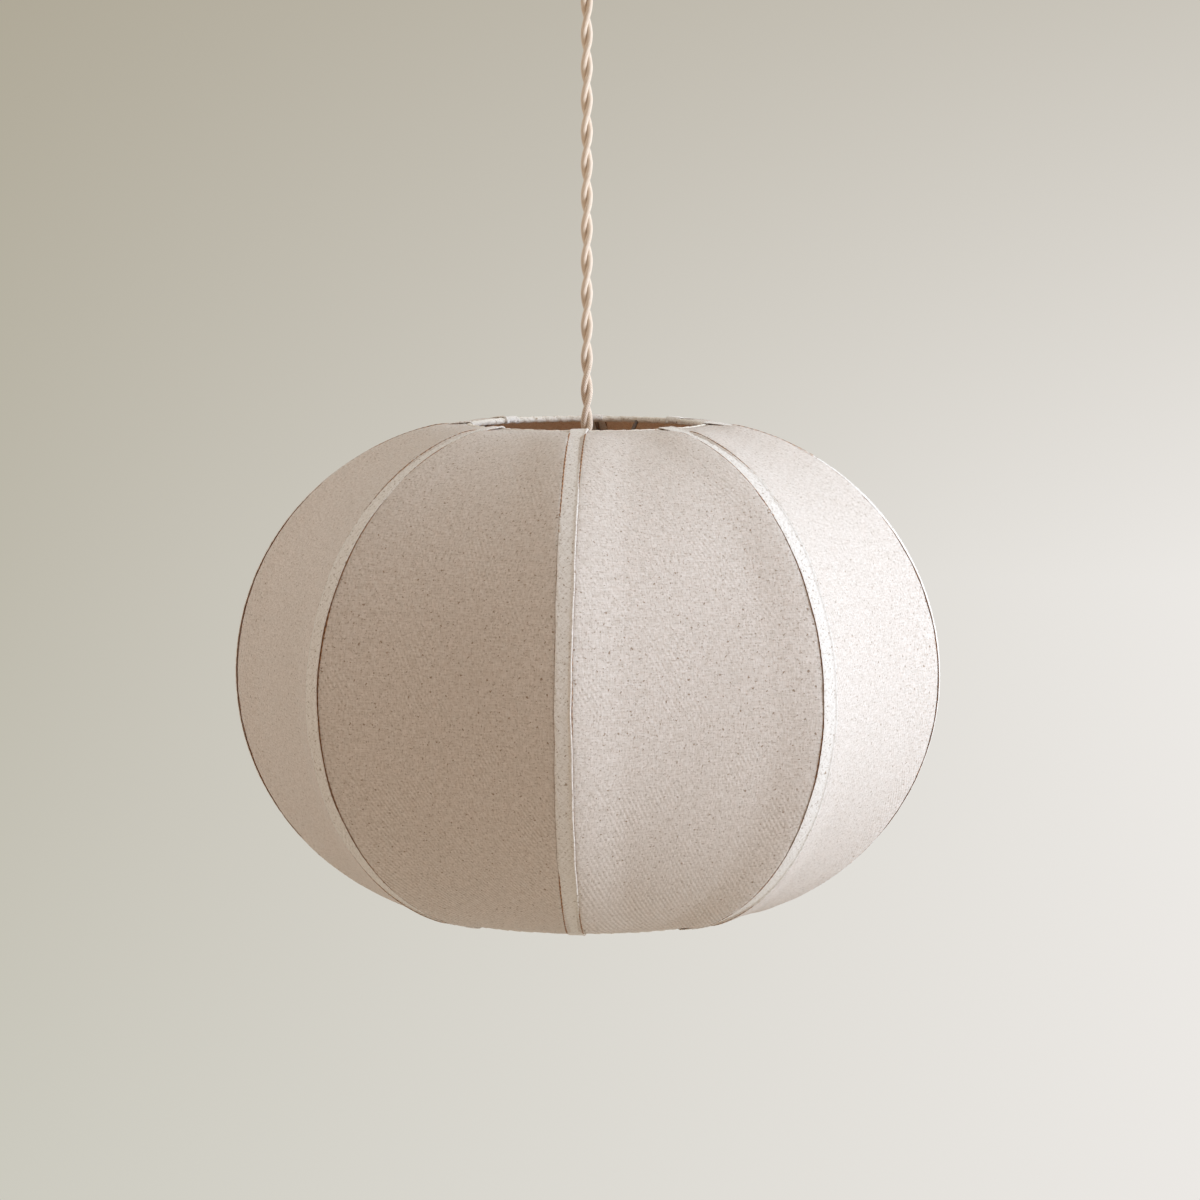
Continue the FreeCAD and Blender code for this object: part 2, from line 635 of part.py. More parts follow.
# ---- all pieces --------------------------------------------------------------------------
def numbered(name, shapes):
    """Names for repeated pieces, counted from 1."""
    return {f"{name}_{index}": shape for index, shape in enumerate(shapes, 1)}


def pieces():
    """Every node of the lamp by name."""
    nodes = {
        "ceiling_bracket": ceiling_bracket(),
        "canopy_cup": canopy_cup(),
        "canopy_screws": canopy_screws(),
        "terminal_block": terminal_block(),
        "terminal_screws": terminal_screws(),
        "rose_cord_grip": rose_cord_grip(),
        "grip_screw": grip_screw(),
        "grip_nut": grip_nut(),
        "rose_conductors": rose_conductors(),
        "cord_inner": cord_inner(),
        "cord_neck": cord_neck(),
        "cord_main": cord_main(),
        "holder_collar": holder_collar(),
        "holder_cap": holder_cap(),
        "holder_body": holder_body(),
        "contact_block": contact_block(),
        "holder_terminal_screws": holder_terminal_screws(),
        "holder_conductors": holder_conductors(),
        "screw_shell": screw_shell(),
        "centre_contact": centre_contact(),
        "top_ring": top_ring(),
        "bottom_ring": bottom_ring(),
        "fitter_ring": fitter_ring(),
        "top_ring_binding": ring_binding(TOP_RING_RADIUS, TOP_RING_Z, crossing_wires(True)),
        "bottom_ring_binding": ring_binding(BOTTOM_RING_RADIUS, BOTTOM_RING_Z, crossing_wires(False)),
        "shade_ring": shade_ring(),
        "bulb_envelope": bulb_envelope(),
        "bulb_cap": bulb_cap(),
        "bulb_insulator": bulb_insulator(),
        "bulb_contact": bulb_contact(),
    }
    nodes.update(numbered("rib", ribs()))
    nodes.update(numbered("spider_arm", spider_arms()))
    nodes.update(numbered("panel", panels()))
    nodes.update(numbered("rib_binding", rib_bindings()))
    return nodes


def main():
    os.makedirs("parts", exist_ok=True)
    for name, shape in pieces().items():
        if not shape.isValid():
            raise ValueError(f"{name} isn't a valid shape")
        shape.exportStep(f"parts/{name}.step")
        print(f"{name}: {len(shape.Solids)} solid(s), {shape.Volume:.0f} cubic mm")
    print(f"top ring {TOP_RING_Z:.1f}, widest {RIB_MID_Z:.1f}, bottom ring {BOTTOM_RING_Z:.1f}")
    print("the flex runs straight, so it has no bends")


main()
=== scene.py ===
# %% [markdown]
# # A linen lantern pendant
# This lesson dresses a finished, measured pendant lamp. The frame holds every hard part at its
# real size: a ceiling rose, a lampholder, a lamp and a shade frame of bent wire. Blender adds
# what a workshop adds last: a twisted textile flex, eight linen gores stretched between the ribs,
# the strips that cover the ribs, wound tape on the rings, and the finish of every surface.

# %% Load the frame
import math

import bmesh
import bpy
import numpy as np
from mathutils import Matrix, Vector


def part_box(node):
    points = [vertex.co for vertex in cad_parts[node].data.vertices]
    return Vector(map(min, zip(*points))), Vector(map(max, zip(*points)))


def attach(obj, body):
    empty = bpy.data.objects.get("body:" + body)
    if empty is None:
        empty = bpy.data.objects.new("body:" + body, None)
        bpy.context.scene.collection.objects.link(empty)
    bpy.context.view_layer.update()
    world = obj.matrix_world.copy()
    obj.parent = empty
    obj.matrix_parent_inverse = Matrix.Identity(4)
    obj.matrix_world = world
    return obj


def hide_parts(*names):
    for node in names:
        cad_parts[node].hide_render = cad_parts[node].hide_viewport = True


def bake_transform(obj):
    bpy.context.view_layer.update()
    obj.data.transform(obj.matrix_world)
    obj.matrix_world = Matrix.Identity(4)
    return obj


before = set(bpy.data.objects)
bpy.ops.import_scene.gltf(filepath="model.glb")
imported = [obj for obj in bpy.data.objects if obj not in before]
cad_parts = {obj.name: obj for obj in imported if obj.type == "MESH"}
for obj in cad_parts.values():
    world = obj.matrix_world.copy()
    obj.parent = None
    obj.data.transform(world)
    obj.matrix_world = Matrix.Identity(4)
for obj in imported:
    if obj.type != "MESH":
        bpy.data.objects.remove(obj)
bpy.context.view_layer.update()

MM = 0.001


# %% [markdown]
# ## Sizes that everything else uses
# The shade's skeleton is simple: two round rings and eight ribs. Each rib is two circular arcs that
# meet, upright, at the widest place, and the lower one is a little tighter. The rings' boxes give
# their radii and heights, and the front rib's box gives the widest radius. The two arcs' radii are
# the only other numbers that the whole shade's shape comes from, so they are named once, here.

# %% Read the frame and work out the ribs
def ring_size(name):
    """Radius of the ring's centre line and its height, from the box of a ring of round wire."""
    low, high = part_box(name)
    wire = (high.z - low.z) / 2
    return (high.x - low.x) / 2 - wire, (high.z + low.z) / 2


TOP_RADIUS, TOP_Z = ring_size("top_ring")
BOTTOM_RADIUS, BOTTOM_Z = ring_size("bottom_ring")
RIB_WIRE = 1.25 * MM  # radius of the bent wire
RIB_REACH = -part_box("rib_1")[0].y - RIB_WIRE
UPPER_ARC, LOWER_ARC = 160 * MM, 153 * MM
RIBS = 8
GORE_ANGLE = 2 * math.pi / RIBS
FIRST_RIB = -math.pi / 2
TOP_ANGLE = math.acos(1 - (RIB_REACH - TOP_RADIUS) / UPPER_ARC)
BOTTOM_ANGLE = -math.acos(1 - (RIB_REACH - BOTTOM_RADIUS) / LOWER_ARC)
MID_Z = TOP_Z - UPPER_ARC * math.sin(TOP_ANGLE)
RIB_LENGTH = UPPER_ARC * TOP_ANGLE - LOWER_ARC * BOTTOM_ANGLE


def rib_angle(length):
    """The arc's angle at a length along the rib from the top ring: 0 at the widest place, positive
    above it. Angle is what is left of the upper arc, over the radius of the arc it lies on."""
    left = UPPER_ARC * TOP_ANGLE - length
    return left / np.where(left >= 0, UPPER_ARC, LOWER_ARC)


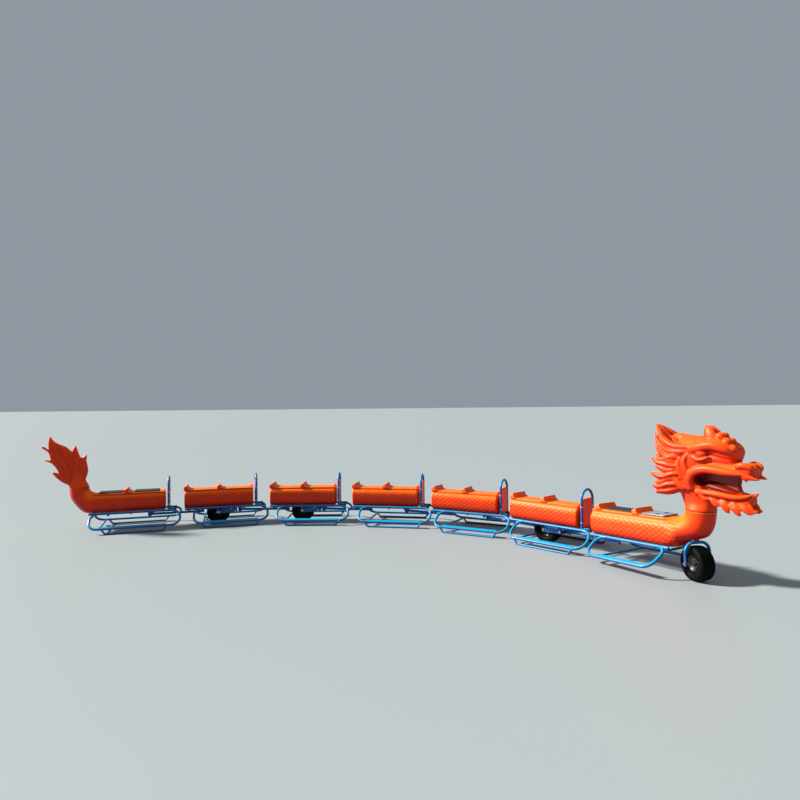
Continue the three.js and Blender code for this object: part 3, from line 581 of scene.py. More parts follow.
def orange_plastic(name, warm, lit_and_bleached, with_net):
    """Orange plastic with light and shade painted into its colour: dark red below as painted shade,
    a redder orange on its sides, the warm tone over them and the lit one on its upper faces, which
    is painted light with some sun bleaching, and all of it lighter towards the front cars as
    painted light. Ridges get a painted highlight and hollows painted shade. Its layers are up, the
    normal's upward share, fold, from -1 on a ridge to 1 in a hollow, and on hulls lay: length along
    the hull, girth, and how far the scales show."""
    look, tree, shader = material(name, Specular_IOR_Level=0.22)
    place = own_place(tree)
    pressed_skin = put(tree, "Group", [("Place", place)], node_tree=moulded).outputs
    forward = put(tree, "SeparateXYZ", [(0, place)]).outputs["X"]
    # Painted light: lighter towards the front cars, darker towards the rear ones.
    forward_light = remap(tree, forward, -2.5, 3.0, -0.20, 0.06)
    # The ramp paints shade on lower faces and light on upper ones, from the upward share; on top faces it
    # also stands for some sun bleaching.
    lit_share = remap(tree, maths(tree, "ADD", layer(tree, "up"), forward_light), -0.6, 1.0)
    tint = ramp(tree, lit_share, [(0.0, LOW_ORANGE), (0.38, SIDE_ORANGE), (0.60, warm), (1.0, lit_and_bleached)])
    fade = remap(tree, pressed_skin["Mottle"], 0.35, 0.7, 0.88, 1.08)
    colour = put(tree, "HueSaturation", [("Color", tint), ("Value", fade)]).outputs[0]
    fold = layer(tree, "fold")
    # Painted highlight on ridges and painted shade in hollows.
    ridge = maths(tree, "MULTIPLY", fold, -0.75, use_clamp=True)
    colour = blend(tree, ridge, colour, HIGHLIGHT_ORANGE)
    hollow = maths(tree, "MULTIPLY", fold, 0.9, use_clamp=True)
    colour = blend(tree, hollow, colour, HOLLOW_SHADE_RED)
    if with_net:
        # Painted shade in the creases between the scales, fainter towards the rear cars.
        colour = net_lines(tree, colour, remap(tree, forward, -3.2, 1.0, 0.15, 0.70))
    tree.links.new(colour, shader.inputs["Base Color"])
    tree.links.new(remap(tree, pressed_skin["Mottle"], 0.0, 1.0, 0.36, 0.52), shader.inputs["Roughness"])
    bumped(tree, shader, pressed_skin["Height"], 0.22, 0.0006)
    return look


def net_lines(tree, colour, crease_shade):
    """Paints shade into the creases between the scales: where p or q of the net comes near a whole
    number. The last argument is how dark this painted shade is, least on the rear cars."""
    lay = put(tree, "SeparateXYZ", [(0, layer(tree, "lay", "Vector"))]).outputs
    along = maths(tree, "MULTIPLY", lay["X"], 1 / SCALE_LONG)
    girth = maths(tree, "MULTIPLY", lay["Y"], 1 / SCALE_HIGH)
    creases = []
    for way in ("ADD", "SUBTRACT"):
        from_crease = maths(tree, "PINGPONG", maths(tree, way, along, girth), 0.5)
        creases.append(remap(tree, from_crease, 0.02, 0.10, 1.0, 0.0))
    shown = maths(tree, "MULTIPLY", maths(tree, "MAXIMUM", *creases), lay["Z"])
    return blend(tree, maths(tree, "MULTIPLY", shown, crease_shade), colour, CREASE_SHADE_RED)


# The same plastic twice, as painted light: lighter lit tones on the hulls, redder ones on the head, fin and
# panels.
scaled_plastic = orange_plastic("scaled_plastic", (1.0, 0.145, 0.002, 1), (1.0, 0.165, 0.004, 1), True)
plain_plastic = orange_plastic("plain_plastic", (0.95, 0.068, 0.001, 1), (1.0, 0.100, 0.003, 1), False)

for car in CARS:
    rows, scaled_rows = hull_rows(car)
    points, lay = hull_grid(rows, scaled_rows, DECK_RISE if car == "head" else 0.0)
    if car in DRIVEN:
        points = wheel_well(points)
    if car == "head":
        extras = [nose_up(seat_stop(x) + (0, 0, DECK_RISE)) for x in HEAD_STOP_AT]
    elif car == "tail":
        extras = [seat_stop(STOP_AT[1])]
    else:
        extras = [seat_stop(x) for x in STOP_AT] + [front_lug(HULL_LENGTH - LUG_BACK)]
    skins = [skin(on_car(car, grid)) for grid in [points] + extras]
    spare = sum(len(vertices) for vertices, _, _ in skins) - lay[..., 0].size
    lay = np.concatenate([lay.reshape(-1, 3), np.zeros((spare, 3))])
    piece(f"{car}_seat_hull", skins, scaled_plastic, f"{car}_car", [f"{car}_hull"],
          {"lay": lay})


# Sled frames of bent steel tube in blue enamel. A rail each side under the hull belongs to a closed
# ring whose lower run is the footrest, with a leaning tread inside it and a runner under it. Cross
# tubes, the drawbar to the car behind and the pin for the next drawbar complete it.
def full_turn(count):
    """Even angles once round."""
    return np.linspace(0, 2 * math.pi, count, endpoint=False)


def square_pair(axis):
    """Two unit vectors square to an axis and to each other."""
    axis = np.array(axis, float)
    guide = np.eye(3)[np.argmin(np.abs(axis))]
    first = np.cross(axis, guide) / np.linalg.norm(np.cross(axis, guide))
    return first, np.cross(axis, first)


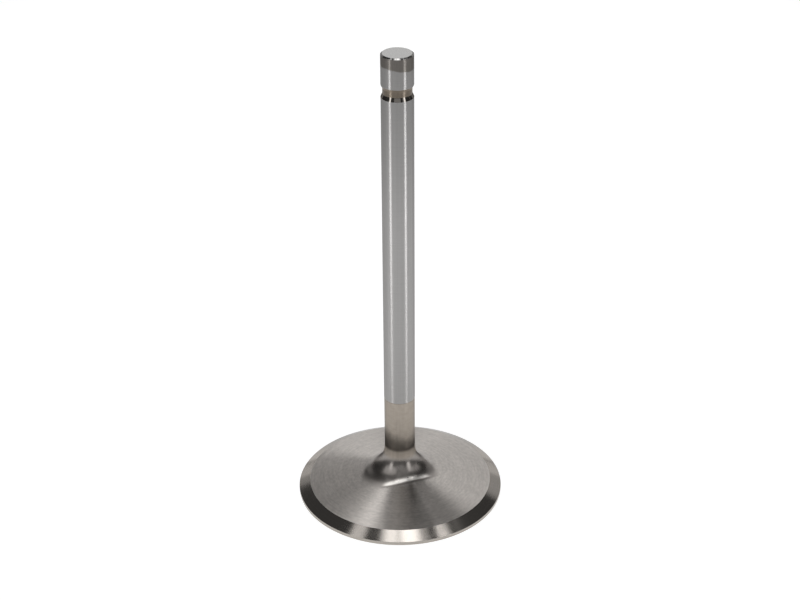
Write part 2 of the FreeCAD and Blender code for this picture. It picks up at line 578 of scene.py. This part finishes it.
# Lights: soft panels far round the valve, and a strip close to each side of the stem.
# A strip has its azimuth and brightness. A panel has its azimuth, counted from the camera's side, its
# elevation, roll, half width and half height, all in degrees as seen from the valve, and its brightness.
studio = {
    "reach": 3.0,
    "ambient": 0.05,
    "strip": {"reach": 0.16, "width": 0.031, "bottom": 0.045, "top": 0.175, "spread": 52},
    "stemStrips": {
        "leftStemStrip": (-51.5, 0.35),
        "rightStemStrip": (51.5, 0.35),
    },
    "panels": {
        "backWall": (175, 30, 41, 7, 24, 0.93),
        "backSoftbox": (165, 20, 12, 25, 20, 0.36),
        "backLow": (180, 10, 0, 30, 8, 0.31),
        "leftBackWall": (-153, 10, -20, 6, 32, 0.32),
        "leftBackStrip": (-161, 58, -29, 3, 25, 1.5),
        "leftBackHigh": (-151, 70, -30, 3.5, 16, 0.8),
        "rightBackStrip": (129, 52, 27, 3, 14, 0.4),
        "rightBackHigh": (116, 57, 52, 3.5, 8.5, 0.15),
        "rightBackLow": (140, 47, 60, 3.5, 10, 0.75),
        "rightSoftbox": (86, 28, 66, 10, 21, 0.52),
        "frontLeftSoftbox": (-57, 40, 13, 26, 15, 0.76),
        "frontRightSoftbox": (41, 40, -53, 25, 14, 0.28),
        "frontSoftbox": (0, 31, -2, 21, 12, 0.4),
        "frontLeftStrip": (-53, 25, 20, 3.6, 10, 1.1),
        "frontLeftFoot": (-51, 7, 0, 5, 6, 0.27),
        "frontLeftLow": (-51, 19, 0, 4.2, 6, 0.6),
        "frontLeftHigh": (-51, 32, 0, 5, 7, 0.5),
        "frontRightStrip": (52, 27, -14, 4.6, 15, 1.1),
        "frontRightFoot": (51, 7, 0, 5, 6, 0.55),
        "frontRightLow": (51, 19, 0, 4.2, 6, 0.6),
        "frontRightHigh": (51, 32, 0, 5, 7, 0.5),
        "overheadFront": (-13, 70.5, -73, 25, 3, 0.73),
        "overhead": (-13, 88, -30, 18, 3, 0.7),
        "overheadMiddle": (0, 84.3, 0, 10.8, 3.5, 1.02),
        "overheadWide": (0, 84.3, 0, 10.8, 7, 0.3),
        "overheadRight": (48, 79, 39, 3.5, 8, 0.6),
        "ceilingLeft": (-90, 67, 0, 3, 4.2, 0.92),
        "ceilingRight": (91, 66.5, 0, 3, 3.6, 0.59),
        "ceilingRightFront": (79, 64.5, 40, 3.7, 3, 2.6),
    },
}


def addLamp(name, outward, place, size, roll, brightness, spread=math.pi):  # facing the valve
    rightward = Vector((0, 0, 1)).cross(outward).normalized()
    axes = Matrix((rightward, outward.cross(rightward), outward)).transposed().to_4x4()
    light = bpy.data.lights.new(name, "AREA")
    light.shape = "RECTANGLE"
    light.size, light.size_y = size
    light.spread = spread
    light.energy = brightness * math.pi * light.size * light.size_y
    lamp = bpy.data.objects.new(name, light)
    lamp.visible_camera = False
    lamp.matrix_world = Matrix.Translation(place) @ axes @ Matrix.Rotation(math.radians(roll), 4, "Z")
    scene.collection.objects.link(lamp)


def panelLight(name, azimuth, elevation, roll, halfWidth, halfHeight, brightness, reach):
    turn = math.radians(azimuth)
    lift = math.radians(elevation)
    outward = Vector((math.cos(lift) * math.sin(turn), -math.cos(lift) * math.cos(turn), math.sin(lift)))
    size = [2 * reach * math.tan(math.radians(half)) for half in (halfWidth, halfHeight)]
    addLamp(name, outward, outward * reach, size, roll, brightness)


def stemStrip(name, azimuth, brightness, look):  # a narrow gridded strip beside the stem, for its streak
    turn = math.radians(azimuth)
    outward = Vector((math.sin(turn), -math.cos(turn), 0))
    middle = Vector((0, 0, (look["bottom"] + look["top"]) / 2))
    size = (look["width"], look["top"] - look["bottom"])
    place = outward * look["reach"] + middle
    addLamp(name, outward, place, size, 0, brightness, math.radians(look["spread"]))


def setStudio(look):
    world = bpy.data.worlds.new("studio")
    world.use_nodes = True
    background = world.node_tree.nodes["Background"]
    background.inputs["Color"].default_value = (1, 1, 1, 1)
    background.inputs["Strength"].default_value = look["ambient"]
    scene.world = world
    for name, panel in look["panels"].items():
        panelLight(name, *panel, look["reach"])
    for name, strip in look["stemStrips"].items():
        stemStrip(name, *strip, look["strip"])


setStudio(studio)
print("studio lit")
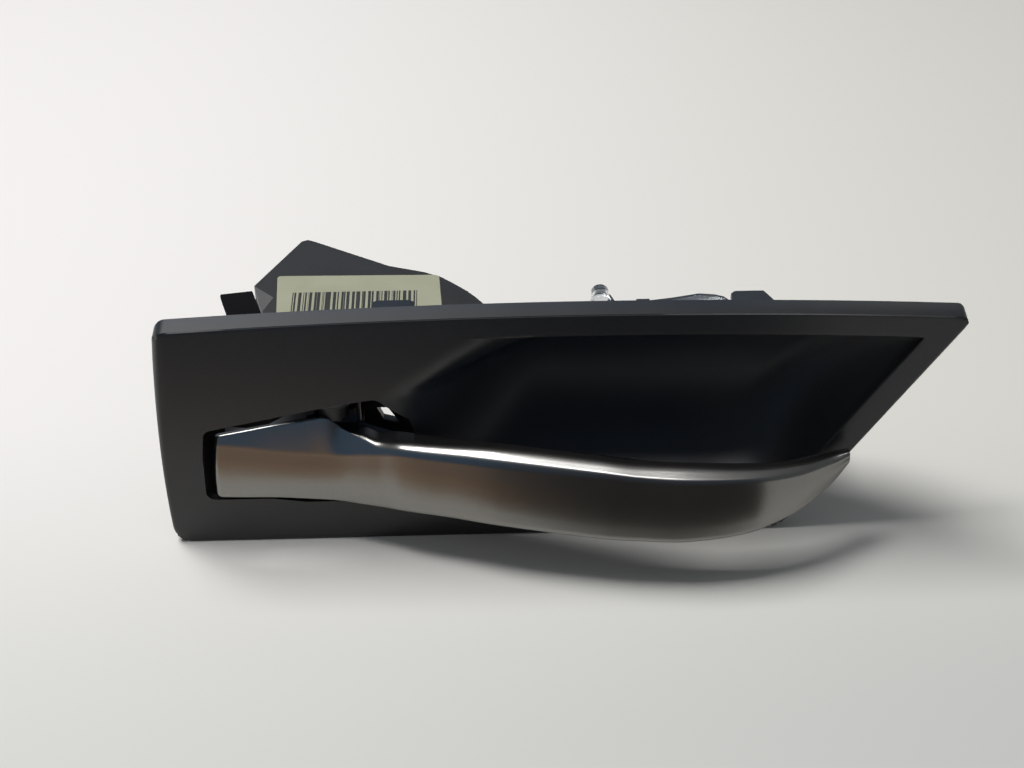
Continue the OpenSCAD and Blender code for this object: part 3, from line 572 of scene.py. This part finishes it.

##########

EXERCISE DESCRIPTION:
Copy, please, every line from the start of the entries down to the line that holds "for index, shape", with both of those lines included and no others.

THE SOLUTION:
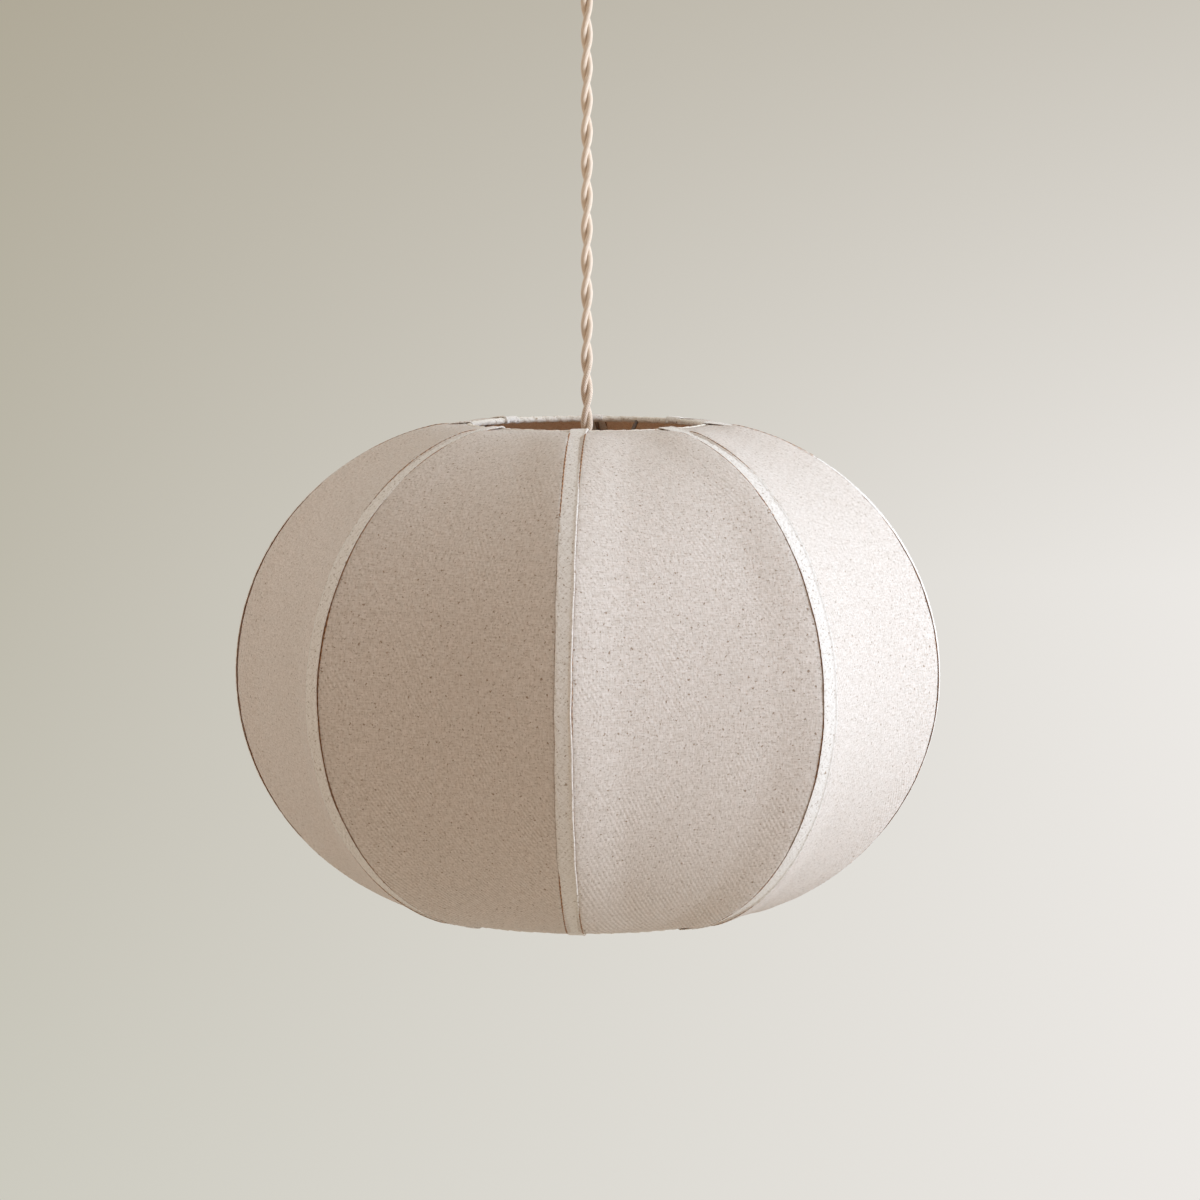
Continue the FreeCAD and Blender code for this object: part 2, from line 635 of part.py. More parts follow.
# ---- all pieces --------------------------------------------------------------------------
def numbered(name, shapes):
    """Names for repeated pieces, counted from 1."""
    return {f"{name}_{index}": shape for index, shape in enumerate(shapes, 1)}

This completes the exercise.